The Open Source Games

Open source ecosystems contain multitudes of people who are critical to the creation, maintenance, distribution, security, and usage of open source software. But depending on whom you talk to, each group will have a different perspective of what makes open source communities tick - sometimes they even talk to each other. And if you’re new to open source, this presents a number of confusing obstacles to participation.

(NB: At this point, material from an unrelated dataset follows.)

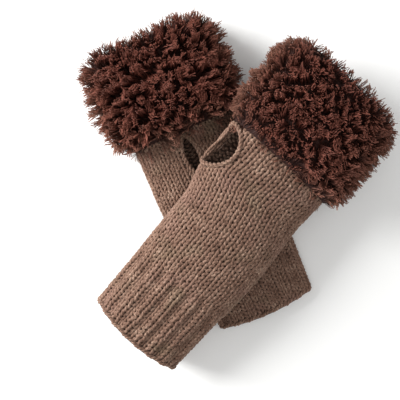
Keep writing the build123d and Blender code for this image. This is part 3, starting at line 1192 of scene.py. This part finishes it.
def matched_by_angle(pile, skin, centre, glove):
    """The pile's ring, sampled where it is seen at the same angles as the skin's points."""
    flat_axes = np.stack([glove["across"], glove["up"]])
    seen = (skin - centre) @ flat_axes.T
    target = (pile - centre) @ flat_axes.T
    angles = np.arctan2(target[:, 1], target[:, 0])
    order = np.argsort(angles)
    wanted = np.arctan2(seen[:, 1], seen[:, 0])
    coordinates = [np.interp(wanted, angles[order], pile[order, k], period=TURN) for k in range(3)]
    return np.stack(coordinates, axis=1)


def fur_bed(glove):
    """The outer and inner rings of a fur cuff's bed, and the depth of pile over the outer ones."""
    low, high = glove["fur"]
    steps = np.linspace(low + NUDGE, high - NUDGE, BED_STEPS)
    ground_parts = ("fur_join", "fur_ground", "fur_cast_off")
    skin = surface_grid(glove, ground_parts, steps, BED_COLUMNS)
    round_parts = [f"fur_round_{number + 1}" for number in range(FUR_ROUNDS)]
    pile = surface_grid(glove, round_parts, steps, BED_COLUMNS)
    centre = skin.mean(axis=1, keepdims=True)
    matched = np.stack([
        matched_by_angle(pile[row], skin[row], centre[row], glove) for row in range(BED_STEPS)
    ])
    share = np.linspace(0, 1, BED_STEPS)
    swell = BED_SHARE * (1 - np.abs(2 * share - 1) ** BED_SQUARENESS) ** 0.5
    outer = skin + (matched - skin) * swell[:, None, None]
    inner = skin + grid_normals(skin) * -FABRIC_WALL
    return outer, inner, np.linalg.norm(matched - outer, axis=2)


def bed_piece(glove, rings, faces):
    """The bed as a closed smooth mesh."""
    side = glove["side"]
    bed = mesh_piece(side + "_fur_bed", rings.reshape(-1, 3), faces)
    for polygon in bed.data.polygons:
        polygon.use_smooth = True
    bed.data.materials.append(fur_core)
    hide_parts(side + "_fur_ground")
    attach(bed, side + "_glove")


CAST_OFF_ROW = BED_STEPS - 1.6
CAST_OFF_STEPS = 8          # points for each column of the bed
CAST_OFF_SEED = 80


def cast_off_chain(glove, inner):
    """The chain along the last round of the ground, half a wall outside the bed's inside."""
    side = glove["side"]
    turns = np.linspace(0, 1, CAST_OFF_STEPS * BED_COLUMNS, endpoint=False)
    row = np.full(len(turns), CAST_OFF_ROW)
    outward = on_grid(grid_normals(inner), turns, row)
    line = on_grid(inner, turns, row) + outward * FABRIC_WALL / 2
    ahead = np.tile(glove["axis"], (len(turns), 1))
    name = side + "_fur_cast_off_chain"
    cast_off = corded(name, line, outward, ahead, CAST_OFF_CORD, fur_core, CAST_OFF_SEED)
    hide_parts(side + "_fur_cast_off")
    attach(cast_off, side + "_glove")


# %% [markdown]
# ## The pile
# Outside, the pile is as long as the room up to the CAD model's surface, and its tips stand
# a little proud of that. It is shorter at both ends of the cuff and short on the inside. Next
# to the join it is brushed towards the fingers, so that it hangs over the join from above.

# %% The pile of each round
PILE_PROUD = 5.0 * MM
BRUSH = 1.1                 # how hard the pile is brushed to the fingers beside the join
BRUSHED_SHARE = 0.15        # share of the cuff's height over which that fades out
INSIDE_PILE = 0.45
STRANDS_PER_AREA = 1.35e6
PILE_SEED = 40


def pile_lengths(depth, inner):
    """The length of the pile at each point of the bed, as a share of a full strand."""
    outside = (depth + PILE_PROUD) / STRAND_LENGTH
    up_the_cuff = np.linspace(0, 1, BED_STEPS)
    ends = np.interp(up_the_cuff, (0, 0.1, 0.9, 1), (0.8, 1, 1, 0.55))
    return np.concatenate([outside * ends[:, None], np.full(inner.shape[:2], INSIDE_PILE)])


def pile_brushing(glove, inner):
    """How far the pile is brushed along the glove at each point of the bed."""
    up_the_cuff = np.linspace(0, 1, BED_STEPS)
    outside = BRUSH * np.clip(1 - up_the_cuff / BRUSHED_SHARE, 0, 1)
    share = np.concatenate([outside, np.zeros(len(inner))])
    return np.tile((share[:, None] * glove["axis"])[:, None, :], (1, BED_COLUMNS, 1))


def faces_of_round(number, faces):
    """The faces of the bed, outside and inside, that one round of fur yarn covers."""
    first = BED_STEPS * number / FUR_ROUNDS
    last = BED_STEPS * (number + 1) / FUR_ROUNDS
    chosen = []
    for index, face in enumerate(faces):
        row = index // BED_COLUMNS
        row = row if row < BED_STEPS else 2 * BED_STEPS - 1 - row
        if first <= row < last:
            chosen.append(face)
    return chosen


def pile_piece(glove, number, rings, faces, lengths, brushing):
    """The pile of one round of fur yarn, grown on its faces of the bed."""
    side = glove["side"]
    patch = mesh_piece(f"{side}_fur_pile_{number + 1}", rings.reshape(-1, 3), faces)
    kept = patch.data.attributes.new("pile", "FLOAT", "POINT")
    kept.data.foreach_set("value", lengths.reshape(-1).astype(np.float32))
    kept = patch.data.attributes.new("brush", "FLOAT_VECTOR", "POINT")
    kept.data.foreach_set("vector", brushing.reshape(-1).astype(np.float32))
    values = {
        "Strands Per Area": STRANDS_PER_AREA,
        "Strand Length": STRAND_LENGTH,
        "Root Radius": ROOT_RADIUS,
        "Tuft Size": TUFT_SIZE,
        "Curl": CURL,
        "Lowest": LOWEST,
        "Seed": PILE_SEED + number,
        "Yarn": fur,
    }
    made_by(strand_tree, patch, values)
    print(patch.name, "triangles", triangle_count(patch))
    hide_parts(f"{side}_fur_round_{number + 1}")
    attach(patch, side + "_glove")


for glove in gloves.values():
    outer, inner, depth = fur_bed(glove)
    rings = np.concatenate([outer, inner[::-1]])
    faces = ring_faces(len(rings), BED_COLUMNS, True)
    bed_piece(glove, rings, faces)
    cast_off_chain(glove, inner)
    lengths = pile_lengths(depth, inner)
    brushing = pile_brushing(glove, inner)
    for number in range(FUR_ROUNDS):
        pile_piece(glove, number, rings, faces_of_round(number, faces), lengths, brushing)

This workshop will help participants see how “the falafel gets made” from the perspective of different open source ecosystem stakeholders. The premise is simple: You have all been called to the White House to discuss a new security issue with the open source supply chain, and the department of Homeland Security is desperate to understand how to address it. Some of you will represent a non-profit software foundation that oversees the governance of a number of affected software communities. Or a lone developer just trying to keep up with the demand. Or in-house legal counsel at a company that uses this software. Or a risk manager from a financial institution. Or the CEO of a startup building products on the affected software. Or the CISO of a cloud vendor that both maintains and uses the software in question.

From these various perspectives, you will learn about the complexity involved in maintaining the robust innovation that defines open source communities and their respective ecosystems. Is open source the engine of software innovation? Is it a way for startups to market themselves? Is it a grave risk to the daily operations of critical services? And how can we pull together all of these perspectives to achieve our goal of well-functioning software ecosystems?

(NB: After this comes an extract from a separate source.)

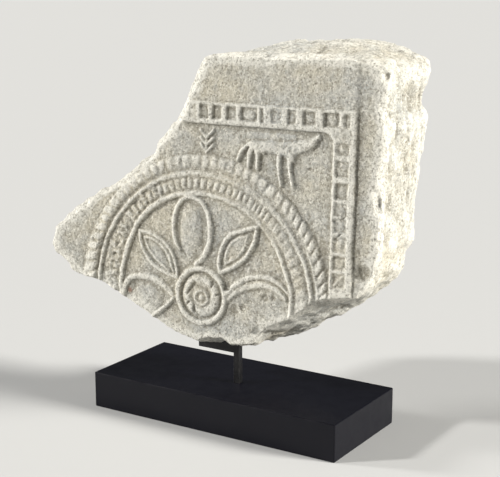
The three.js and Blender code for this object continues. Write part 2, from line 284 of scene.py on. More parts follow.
WAVES = ((1.6, 1.7, 9), (1.1, 0.8, -14))  # mm in and out, radians to a corner, radians from front to back
BELLY_U, BELLY_REACH, BELLY_DROP, BELLY_TOP = -15, 22, 9, -90


def moved(outline, distance):
    """The outline moved along its own normals, outwards where the distance is positive."""
    along = np.roll(outline, -1, axis=0) - np.roll(outline, 1, axis=0)
    along /= np.linalg.norm(along, axis=1)[:, None]
    return outline + np.stack([-along[:, 1], along[:, 0]], 1) * np.reshape(distance, (-1, 1))


def outline_at(share):
    """The outline at a share of the way from the front edge to the back."""
    drawn = OUTLINE[:, :2] * (1 - share) + OUTLINE[:, 2:] * share
    corner = np.arange(len(drawn))
    waves = sum(reach * np.sin(turn * corner + run * share) for reach, turn, run in WAVES)
    sag = np.exp(-(((drawn[:, 0] - BELLY_U) / BELLY_REACH) ** 2)) * BELLY_DROP
    belly = np.where(drawn[:, 1] < BELLY_TOP, sag, 0)
    return moved(drawn, (waves + belly) * math.sin(math.pi * share))


print("outline:", len(OUTLINE), "corners")

# %% [markdown]
# ## The blank
# The mason's blank is a slab with the broken outline. A capped circle with one vertex to each corner is
# pulled into the front outline, and the cap is then extruded back through a few slices. Each vertex
# carries its corner's number, and an extrusion copies that number, so every new ring knows where its
# corners go.

# %% Extrude the slab through its slices
SLICES = (0.06, 0.3, 0.62, 0.94)


def place_ring(vertices, number, outline, n):
    """Puts each vertex on its own corner of the outline."""
    for vertex in vertices:
        vertex.co = (*outline[vertex[number]], n)


blank = bmesh.new()
number = blank.verts.layers.int.new("corner")
first = bmesh.ops.create_circle(blank, cap_ends=True, segments=len(OUTLINE), radius=1)["verts"]
for i, vertex in enumerate(first):
    vertex[number] = i
place_ring(first, number, moved(outline_at(0), -SPALL), GROUND)
cap = blank.faces[:][0]
rings = [(outline_at(s), GROUND + (BACK - GROUND) * s) for s in SLICES]
rings.append((moved(outline_at(1), -SPALL), BACK))
for level, (outline, n) in enumerate(rings):
    pulled = bmesh.ops.extrude_face_region(blank, geom=[cap])["geom"]
    if level > 0:
        bmesh.ops.delete(blank, geom=[cap], context="FACES_ONLY")
    cap = next(part for part in pulled if isinstance(part, bmesh.types.BMFace))
    place_ring([part for part in pulled if isinstance(part, bmesh.types.BMVert)], number, outline, n)
bmesh.ops.recalc_face_normals(blank, faces=blank.faces[:])
print("blank:", len(blank.faces), "faces,", round(blank.calc_volume() * 1e-6, 2), "litres")

# %% [markdown]
# ## An even skin of small faces
# Carving needs vertices everywhere, evenly spread. A voxel remesh gives that: it wraps the slab in square
# faces of one size. The sides and the back keep that size, and only the front is divided once more,
# because that is where the detail is. This keeps the whole stone well under 200,000 triangles.

# %% Remesh the blank and divide its front
VOXEL = 2.3  # mm
FRONT_TILT, FRONT_DEPTH = 0.8, 2  # a front face looks forwards and lies this near the ground


def settled(thing):
    """Applies an object's modifiers to its mesh."""
    graph = bpy.context.evaluated_depsgraph_get()
    mesh = bpy.data.meshes.new_from_object(thing.evaluated_get(graph))
    thing.modifiers.clear()
    thing.data = mesh


stone = mesh_object("carved_stone", blank)
remesh = stone.modifiers.new("even skin", "REMESH")
remesh.mode = "VOXEL"
remesh.voxel_size = VOXEL
settled(stone)
skin = bmesh.new()
skin.from_mesh(stone.data)
front_level = GROUND - FRONT_DEPTH
front = [f for f in skin.faces if f.normal.z > FRONT_TILT and f.calc_center_median().z > front_level]
edges = list({e for f in front for e in f.edges})
bmesh.ops.subdivide_edges(skin, edges=edges, cuts=1, use_grid_fill=True)
skin.to_mesh(stone.data)
skin.free()
print("skin:", len(stone.data.vertices), "vertices,", len(front), "front faces before dividing")

# %% [markdown]
# ## Tools for carving
# The relief is a height over the flat face, worked out at every front vertex at once. Three ideas are
# enough: a form *stands* out of the ground, a form is *sunk* into what is there, and a *stroke* is the
# distance to a curved line whose half width changes along it, like the path of a broad chisel. `crown`
# turns such a distance into a rounded cross-section. A height map drawn as a picture would be the usual
# way, but heights from named places stay sharp and can be read.

# %% Carving tools
def step(x, low, high):
    """0 below low, 1 above high, smooth between."""
    share = np.clip((x - low) / (high - low), 0, 1)
    return share * share * (3 - 2 * share)


def strip(x, low, high, soft):
    """1 between low and high, with soft edges."""
    return step(x, low - soft / 2, low + soft / 2) * (1 - step(x, high - soft / 2, high + soft / 2))


def crown(ratio, square=2.5):
    """A rounded section: 1 on the middle line, 0 at the edge. A larger `square` makes it flatter on top."""
    return np.clip(1 - np.abs(ratio) ** square, 0, 1) ** 0.6


CURVE_PARTS = 6  # straight parts from one given point to the next


def curve(points):
    """A smooth curve through the points, which may carry further values such as a width."""
    p = np.array(points, float)
    if len(p) < 3:
        return p
    p = np.vstack([2 * p[0] - p[1], p, 2 * p[-1] - p[-2]])
    t = np.linspace(0, 1, CURVE_PARTS, endpoint=False)[:, None]
    made = []
    for a, b, c, d in zip(p, p[1:], p[2:], p[3:]):
        slope, bend, twist = (c - a) / 2, a - 2.5 * b + 2 * c - d / 2, 1.5 * (b - c) + (d - a) / 2
        made.append(b + t * slope + t**2 * bend + t**3 * twist)
    return np.vstack([*made, p[-2]])


ROUGH_FALL, ROUGH_STEP = 0.8, 2.1  # how fast the finer lumps get weaker, and how much finer each layer is


def rough(points, size, octaves=3):
    """Smooth random lumps of about that size, from about -1 to 1. Points moved aside give other lumps."""
    return np.array([noise.fractal(p, ROUGH_FALL, ROUGH_STEP, octaves) for p in (points / size).tolist()])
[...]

Workshop attendees will participate in this mock open source problem resolution and develop a more nuanced understanding of the level of effort required to sustain open source software communities.

This workshop will be led by: Brittany Istenes and John Mark Walker
Bio: Brittany Istenes

Bio: A long-time open source product, community, and ecosystem expert, John Mark has built numerous enterprise software communities, launched new product initiatives, and implemented collaborative processes with internal as well as external stakeholders. A recognized thought leader, he wrote the provocative article "There is no Open Source Community" ( and has spoken at numerous conferences on the subject of open source community engagement and product strategy.

When Design Thinking Meets Open Source

When it comes to open source contributions – design is often a second thought. There is a plethora of innovative open source software that are made with little or no contribution from experienced designers, which often lead to inconsistent interfaces, confusing interactions and ultimately, a poor user experience. When paired together, strong open source projects and human-centered, empathetic design thinking can create software that users can actually use. This session will explore the opportunities for design in open source projects and how developers can exercise a few design practices to influence the adoption and usability of their project. It will examine what experience design is, why it matters, and the principles behind effective design. Attendees will learn through hands-on activities how to incorporate design thinking strategies into their projects without sacrificing design, and how doing so will result in a better product for their users.

This workshop will be led by: Ramona Sartipi and Huda Khan
Bio: Ramona is a lead UX Designer on Watson Assistant at IBM, focused on delivering more value and functionality to cognitive assistants to help client’s businesses grow. She works in a diverse team of designers, engineers and product managers working towards creating user-centric products that provide meaning and purpose in people's everyday lives. Ramona believes that technology has the power to build strong communities and create a more inclusive world. She enjoys empathizing with people and crafting digital experiences that both empower users and boost business growth. Ramona is a proud alumna of the York University, where she earned a degree in Computer Science and Psychology. She was the President of Women in Science and Engineering where she led a team in organizing the largest all-female hackathon in Canada.